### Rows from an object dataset
<<<<

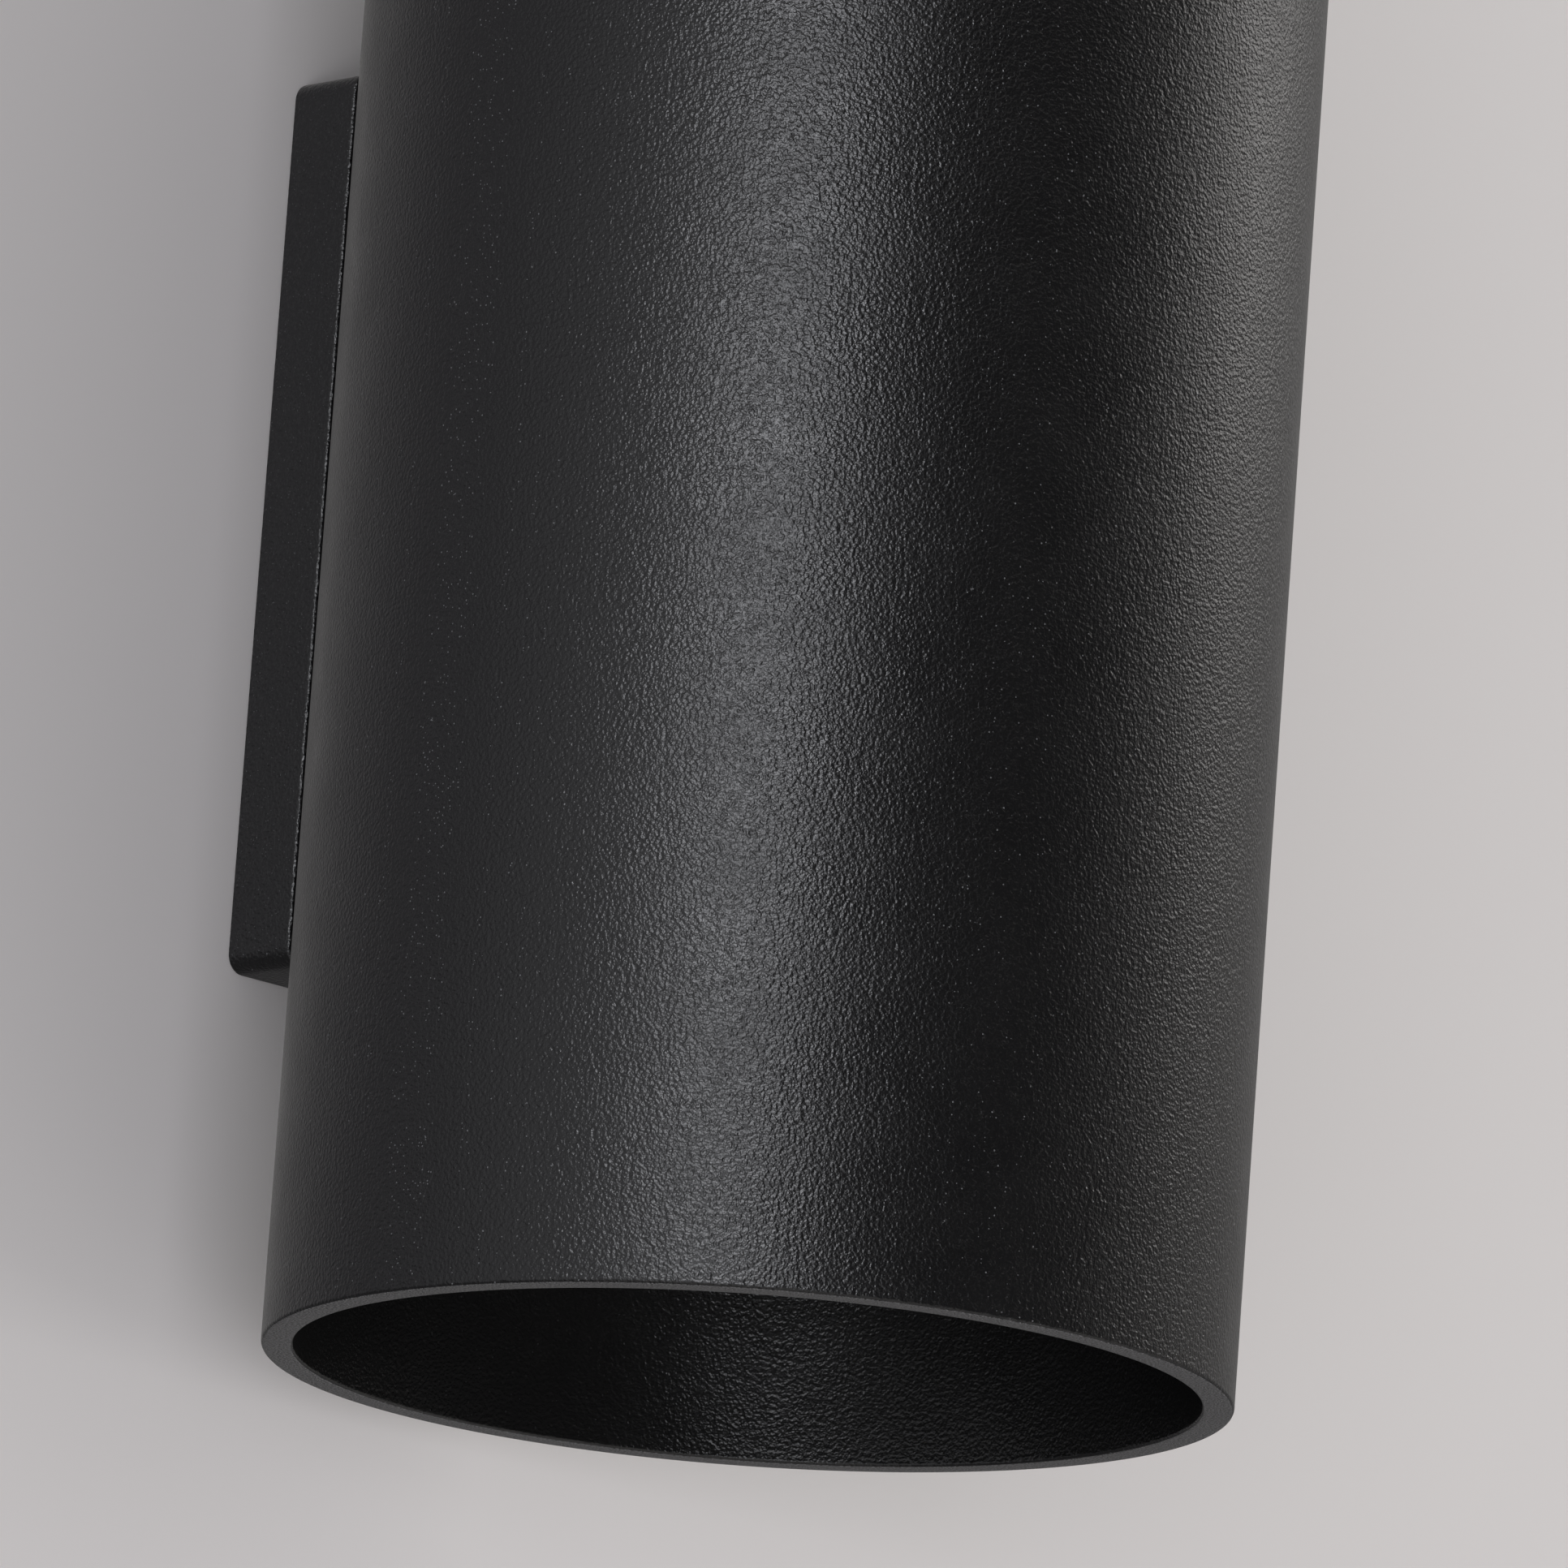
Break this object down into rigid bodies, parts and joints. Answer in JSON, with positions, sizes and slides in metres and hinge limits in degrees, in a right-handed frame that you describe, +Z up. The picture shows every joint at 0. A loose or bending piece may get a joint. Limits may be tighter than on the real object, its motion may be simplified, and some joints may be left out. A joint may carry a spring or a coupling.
{
  "type": "tube wall light",
  "caption": "Round open tube on a slim rectangular wall block, black, throwing light up and down from recessed twist-lock lamps.",
  "frame": {"origin": "centre of the mounting block's back, on the wall plane, midway between the two wall screw slots", "axes": "+Y into the wall, +Z up, +X to the right for someone facing the wall; the light stands out towards -Y"},
  "size_m": [0.1, 0.1086, 0.184],
  "materials": {
    "sand_black_tube": "black powder coat with a fine sand texture",
    "sand_black_block": "black powder coat with a fine sand texture",
    "matt_black_baffle": "matt black",
    "zinc_plate": "bright zinc plate",
    "zinc_steel": "bright zinc plate",
    "black_steel": "black oxide",
    "black_rubber": "matt",
    "natural_nylon": "moulded, satin",
    "brass": "turned",
    "ceramic": "unglazed white steatite",
    "lead_sleeve": "woven glass sleeve",
    "lamp_plastic": "moulded, matt",
    "nickel_pin": "nickel plate",
    "lamp_metal": "painted, satin",
    "clear_lens": "clear, moulded"
  },
  "bodies": {
    "fixture": {"tube_body": "sand_black_tube", "mounting_block": "sand_black_block", "wall_plate": "zinc_plate", "block_grub_screws": "black_steel", "clamp_screws": "zinc_steel", "clamp_nuts": "zinc_steel", "cable_grommet": "black_rubber", "terminal_block": "natural_nylon", "terminal_sleeves": "brass", "terminal_screws": "zinc_steel", "terminal_block_screws": "zinc_steel", "earth_screw": "brass", "earth_washer": "brass", "holder_screws": "zinc_steel", "shelf_nuts": "zinc_steel", "upper_lamp_bracket": "zinc_plate", "upper_lamp_holder": "ceramic", "upper_holder_contacts": "brass", "upper_lamp_leads": "lead_sleeve", "upper_baffle": "matt_black_baffle", "lower_lamp_bracket": "zinc_plate", "lower_lamp_holder": "ceramic", "lower_holder_contacts": "brass", "lower_lamp_leads": "lead_sleeve", "lower_baffle": "matt_black_baffle"},
    "upper_lamp": {"upper_lamp_base": "lamp_plastic", "upper_lamp_pins": "nickel_pin", "upper_lamp_housing": "lamp_metal", "upper_lamp_lens": "clear_lens"},
    "lower_lamp": {"lower_lamp_base": "lamp_plastic", "lower_lamp_pins": "nickel_pin", "lower_lamp_housing": "lamp_metal", "lower_lamp_lens": "clear_lens"}
  },
  "joints": [
    {"name": "upper_lamp_twist", "type": "hinge", "parent": "fixture", "child": "upper_lamp", "pos_m": [0, -0.05865, 0.045], "axis": [0, 0, 1], "range_deg": [0, 20]},
    {"name": "lower_lamp_twist", "type": "hinge", "parent": "fixture", "child": "lower_lamp", "pos_m": [0, -0.05865, -0.045], "axis": [0, 0, -1], "range_deg": [0, 20]}
  ]
}
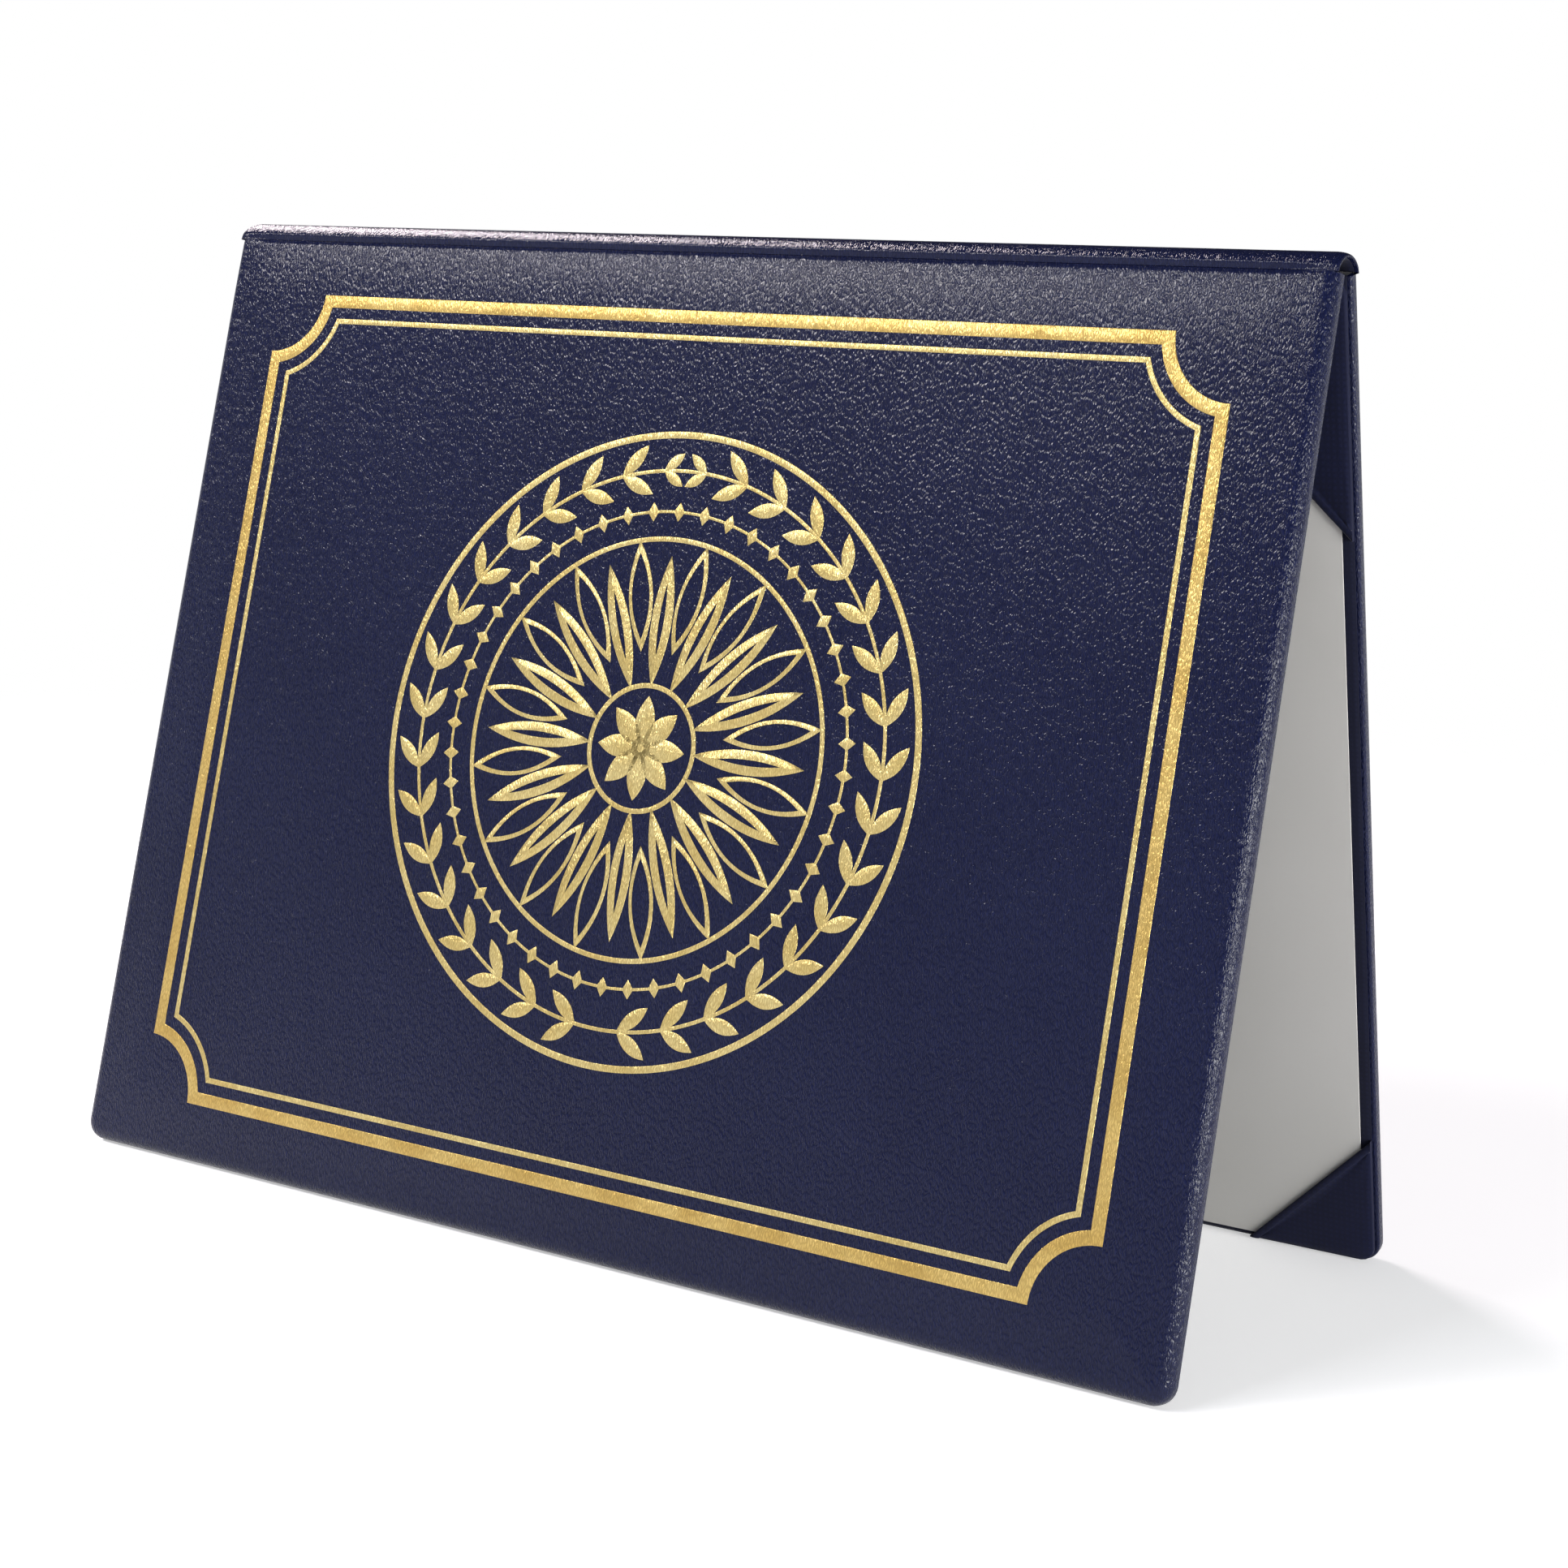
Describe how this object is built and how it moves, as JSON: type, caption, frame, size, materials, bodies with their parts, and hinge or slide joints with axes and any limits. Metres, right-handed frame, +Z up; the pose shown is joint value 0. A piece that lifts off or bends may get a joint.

>>>>

### Short exercise
Return all of the entries word for word, but omit the pictures.

### Finished task
Break this object down into rigid bodies, parts and joints. Answer in JSON, with positions, sizes and slides in metres and hinge limits in degrees, in a right-handed frame that you describe, +Z up. The picture shows every joint at 0. A loose or bending piece may get a joint. Limits may be tighter than on the real object, its motion may be simplified, and some joints may be left out. A joint may carry a spring or a coupling.
{
  "type": "tube wall light",
  "caption": "Round open tube on a slim rectangular wall block, black, throwing light up and down from recessed twist-lock lamps.",
  "frame": {"origin": "centre of the mounting block's back, on the wall plane, midway between the two wall screw slots", "axes": "+Y into the wall, +Z up, +X to the right for someone facing the wall; the light stands out towards -Y"},
  "size_m": [0.1, 0.1086, 0.184],
  "materials": {
    "sand_black_tube": "black powder coat with a fine sand texture",
    "sand_black_block": "black powder coat with a fine sand texture",
    "matt_black_baffle": "matt black",
    "zinc_plate": "bright zinc plate",
    "zinc_steel": "bright zinc plate",
    "black_steel": "black oxide",
    "black_rubber": "matt",
    "natural_nylon": "moulded, satin",
    "brass": "turned",
    "ceramic": "unglazed white steatite",
    "lead_sleeve": "woven glass sleeve",
    "lamp_plastic": "moulded, matt",
    "nickel_pin": "nickel plate",
    "lamp_metal": "painted, satin",
    "clear_lens": "clear, moulded"
  },
  "bodies": {
    "fixture": {"tube_body": "sand_black_tube", "mounting_block": "sand_black_block", "wall_plate": "zinc_plate", "block_grub_screws": "black_steel", "clamp_screws": "zinc_steel", "clamp_nuts": "zinc_steel", "cable_grommet": "black_rubber", "terminal_block": "natural_nylon", "terminal_sleeves": "brass", "terminal_screws": "zinc_steel", "terminal_block_screws": "zinc_steel", "earth_screw": "brass", "earth_washer": "brass", "holder_screws": "zinc_steel", "shelf_nuts": "zinc_steel", "upper_lamp_bracket": "zinc_plate", "upper_lamp_holder": "ceramic", "upper_holder_contacts": "brass", "upper_lamp_leads": "lead_sleeve", "upper_baffle": "matt_black_baffle", "lower_lamp_bracket": "zinc_plate", "lower_lamp_holder": "ceramic", "lower_holder_contacts": "brass", "lower_lamp_leads": "lead_sleeve", "lower_baffle": "matt_black_baffle"},
    "upper_lamp": {"upper_lamp_base": "lamp_plastic", "upper_lamp_pins": "nickel_pin", "upper_lamp_housing": "lamp_metal", "upper_lamp_lens": "clear_lens"},
    "lower_lamp": {"lower_lamp_base": "lamp_plastic", "lower_lamp_pins": "nickel_pin", "lower_lamp_housing": "lamp_metal", "lower_lamp_lens": "clear_lens"}
  },
  "joints": [
    {"name": "upper_lamp_twist", "type": "hinge", "parent": "fixture", "child": "upper_lamp", "pos_m": [0, -0.05865, 0.045], "axis": [0, 0, 1], "range_deg": [0, 20]},
    {"name": "lower_lamp_twist", "type": "hinge", "parent": "fixture", "child": "lower_lamp", "pos_m": [0, -0.05865, -0.045], "axis": [0, 0, -1], "range_deg": [0, 20]}
  ]
}
Describe how this object is built and how it moves, as JSON: type, caption, frame, size, materials, bodies with their parts, and hinge or slide joints with axes and any limits. Metres, right-handed frame, +Z up; the pose shown is joint value 0. A piece that lifts off or bends may get a joint.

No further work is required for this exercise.